For instance, the advent of the Java language offers networking and platform independence critical to downloading and executing of applets (java classes) on a client PC from a web server which hosts the web pages visited by the user. Depending on the design of the applet, either a single access to the data stored on the server may be needed and all the necessary data may be stored on the client PC, or several partial accesses (to reduce storage space and time needed for startup) may be needed. The latter scenario is referred to as streamed playback.
As noted, when coded multimedia is used for Internet and local networked applications on a computer like a PC, a number of situations may arise. First, the bandwidth for networked access of multimedia may be either limited or time-varying, necessitating transmission of the most significant information only and followed by other information as more bandwidth becomes available.
Second, regardless of the bandwidth available, the client side PC on which decoding may have to take place may be limited in CPU and/or memory resources, and furthermore, these resources may be time-varying. Third, a multimedia user (consumer) may require highly interactive nonlinear browsing and playback; this is not unusual, since a lot of textual content on web pages is capable of being browsed using hyperlinked features and the same paradigm is expected for presentations employing coded audio-visual objects.
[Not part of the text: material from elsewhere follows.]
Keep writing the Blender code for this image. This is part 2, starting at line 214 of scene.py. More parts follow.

The parametric MPEG-4 system may only be able to deal with the aforementioned situations in a very limited way, such as by dropping objects or temporal occurrences of objects it is incapable of decoding or presenting, resulting in choppy audio-visual presentations. Further, MPEG-4 may not offer any sophisticated control by the user of those kinds of situations. To get around such limitations of the parametric system, one potential option for MPEG-4 development is in a programmatic system.
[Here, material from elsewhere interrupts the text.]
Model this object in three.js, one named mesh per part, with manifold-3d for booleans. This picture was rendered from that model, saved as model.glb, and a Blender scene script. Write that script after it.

The use of application programming interfaces (APIs) has been long recognized in the software industry as a means to achieve standardized operations and functions over a number of different types of computer platforms. Typically, although operations can be standardized via definition of the API, the performance of these operations may still differ on various platforms as specific vendors with interest in a specific platform may provide implementations optimized for that platform. In the field of graphics, Virtual Reality Modeling Language (VRML) allows a means of specifying spatial and temporal relationships between objects and description of a scene by use of a scene graph approach. MPEG-4 has used a binary representation (BIFS) of the constructs central to VRML and extended VRML in many ways to handle real-time audio/video data and facial/body animation. To enhance features of VRML and to allow programmatic control, DimensionX has released a set of APIs known as Liquid Reality. Recently, Sun Microsystems has announced an early version of Java3D, an API specification which among other things supports representation of synthetic audiovisual objects as scene graph. Sun Microsystems has also released Java Media Framework Player API, a framework for multimedia playback. However, none of the currently available API packages offer a comprehensive and robust feature set tailed to the demands of MPEG-4 coding and other advanced multimedia content.